Always respond in this exact XML format:
<intent>booking | search | faq | cancel | unknown</intent>
<entities>{"slot": "value", ...}</entities>
<state>greeting | slot_filling | confirmation | executing | done</state>
<missing_slots>["unfilled", "required", "slots"]</missing_slots>
<response>User-facing text here.</response>

Example — user says "Book me a flight to Chicago next week":

<intent>booking</intent>
<entities>{"destination": "Chicago", "date": "next week"}</entities>
<state>slot_filling</state>
<missing_slots>["exact_date", "budget", "return_date"]</missing_slots>
<response>What exact date and budget do you have in mind?</response>

Conversation State Machine

greeting → intent_detection ──→ unknown ──→ clarify
                │
                ▼
        slot_filling ◄──────────── missing slots
                │  (all slots filled)
                ▼
        confirmation ── rejected ──→ slot_filling
                │  confirmed
                ▼
        executing (RAG query + tool call)
                │
                ▼
              done

The app reads <state> on each turn, so it does not need an extra LLM call to decide the next step.

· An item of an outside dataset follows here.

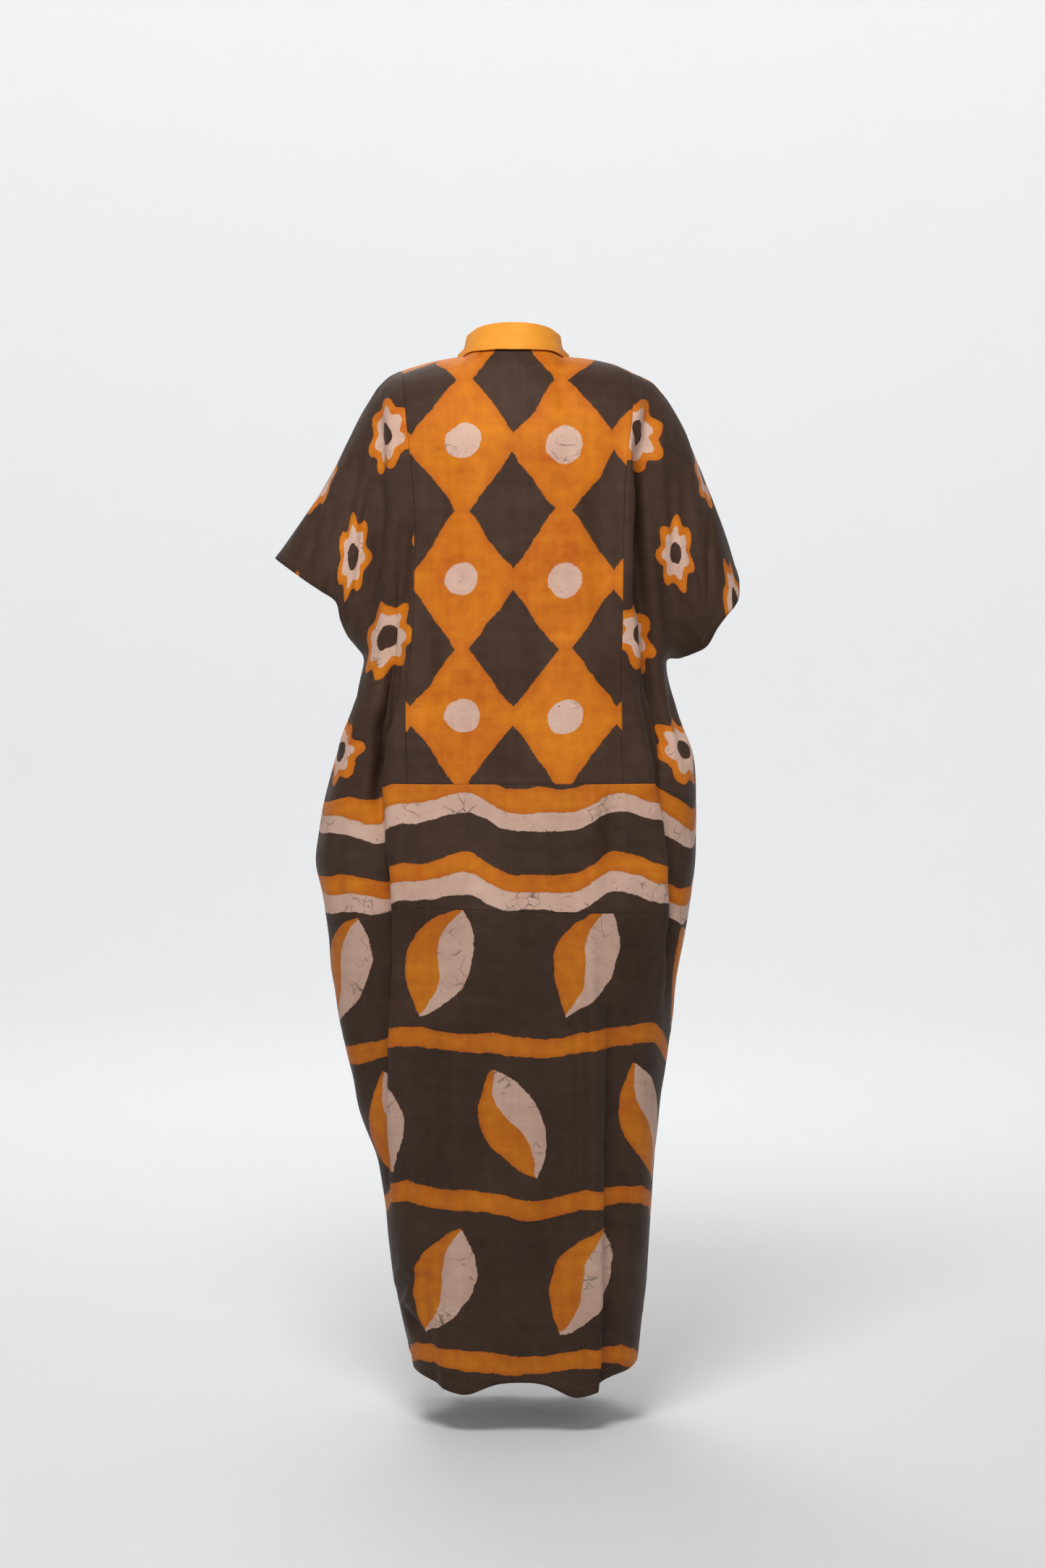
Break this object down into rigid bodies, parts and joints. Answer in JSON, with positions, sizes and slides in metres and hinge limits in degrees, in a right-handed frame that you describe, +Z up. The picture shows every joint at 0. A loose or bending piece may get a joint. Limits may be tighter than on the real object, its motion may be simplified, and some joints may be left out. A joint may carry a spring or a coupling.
{
  "type": "grand boubou robe",
  "caption": "Long wide cotton robe hanging as when worn, with loose open sleeves, a folded collar, a neck slit at the front, a waist band and an open hem.",
  "frame": {"origin": "middle of the neck opening, level with the shoulder seams", "axes": "+Z up, +Y towards the back of the robe, +X towards the wearer's left"},
  "size_m": [0.6178, 0.283, 1.4165],
  "materials": {
    "dyed_cotton": "matt wax-dyed cotton",
    "collar_cotton": "matt dyed cotton"
  },
  "bodies": {
    "root": {"back_center": "dyed_cotton", "back_wing_left": "dyed_cotton", "back_wing_right": "dyed_cotton", "back_waist": "dyed_cotton", "back_skirt": "dyed_cotton", "front_center": "dyed_cotton", "front_wing_left": "dyed_cotton", "front_wing_right": "dyed_cotton", "front_waist": "dyed_cotton", "front_skirt": "dyed_cotton", "collar": "collar_cotton"}
  },
  "joints": []
}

Intent → Retriever Routing

INTENT_ROUTER = {
    "booking": {"retriever": flight_hotel_db, "tools": ["search_flights", "search_hotels"]},
    "faq":     {"retriever": faq_vector_db,   "tools": []},
    "cancel":  {"retriever": policy_db,       "tools": ["cancel_booking"]},
    "unknown": {"retriever": general_kb,      "tools": []},
}
# Smaller specialized indices → faster + more precise; no irrelevant context in prompt

Tag Documents at Index Time

vector_db.upsert([
    {"id": "d1", "vector": embed(text), "metadata": {"intent": "faq",     "topic": "cancellation"}},
    {"id": "d2", "vector": embed(text), "metadata": {"intent": "booking", "topic": "flights"}},
])

# Filter retrieval by detected intent tag
results = vector_db.query(
    vector=embed(user_query),
    filter={"intent": {"$eq": detected_intent}},
    top_k=5
)

Slot Filling via LTM

# User: "same trip as last time but in May"
past = ltm.search("previous Chicago booking", top_k=1)
pre_filled = extract_slots(past)
# → {"destination": "Chicago", "airline": "United", "hotel": "Marriott"}
# Only "exact_date" is missing — ask for it once

Full Tagged Flow (per Turn)

Turn App reads App does
1 <intent> Route to retriever + tool set
2+ <state>slot_filling + <missing_slots> Ask for next missing slot
N <state>confirmation Show summary, await yes/no
N+1 <state>executing RAG query (intent-filtered) + tool call
Final <state>done Close conversation turn